LaDainian Tomlinson gained 131 yards on his 31 rushes in the 2006 season opener, the last time a Charger ran that many times in a game. But LT had 30 carries in a game eight times in his career, 25 or more on 33 different occasions. He’s a future Hall of Famer around whom the Chargers’ offense was centered for a decade.

Brown had never carried more than 18 times in a game. He was signed in March as an insurance policy the Chargers didn’t envision having to cash so soon.

But now the envisioned three-headed monster is down to him, plus undrafted rookie Branden Oliver and whoever the Chargers sign this week.

Brown’s bravado aside, he will need more backup than the three carries Oliver had Sunday.
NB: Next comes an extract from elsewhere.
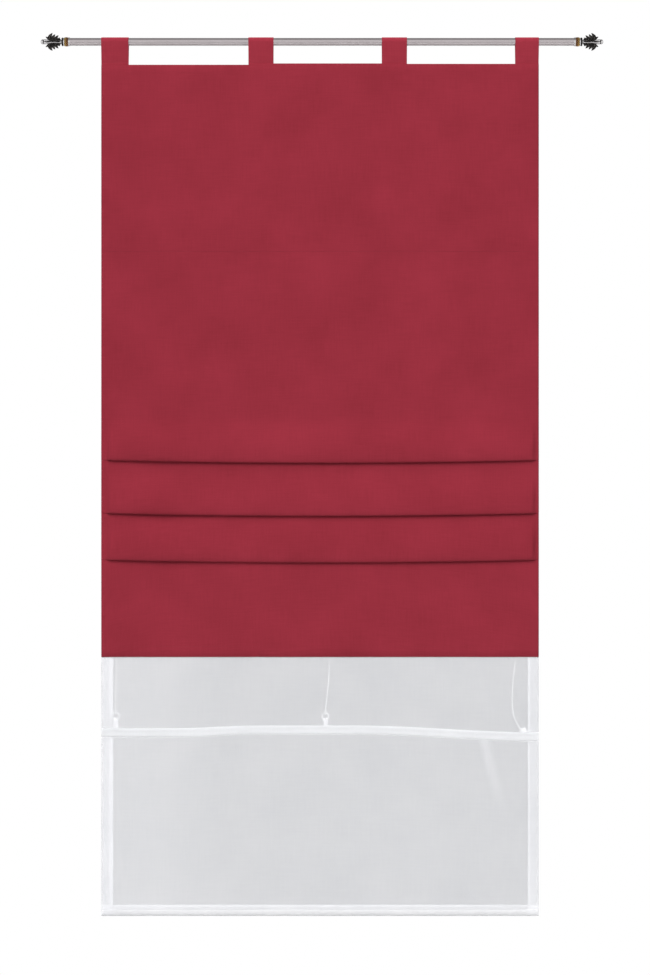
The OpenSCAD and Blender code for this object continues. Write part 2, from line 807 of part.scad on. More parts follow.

Brown didn’t so much run toward the end of the game as fall. Of his nine fourth-quarter touches, five went for zero yards or a loss.

Between the lines of Philip Rivers’ expressed confidence was an implied reality.

“Donald is a true pro,” said the quarterback who had not handed off to anyone so often since his first career start, that Sept. 11, 2006 game in which Tomlinson was leaned on so heavily. “He takes care of his body. He’s going to get the load of it here for a while . . . He physically can handle it. Now, I don’t think we want to give it to him 30 times the next six weeks, eight weeks. But he can handle it.”

He handled it Sunday, if only barely.

“I love winning, so whatever it takes to win that’s what I’m here for, whether it’s one carry or all the carries,” he said. “. . . We have to keep rolling. We have no choice.”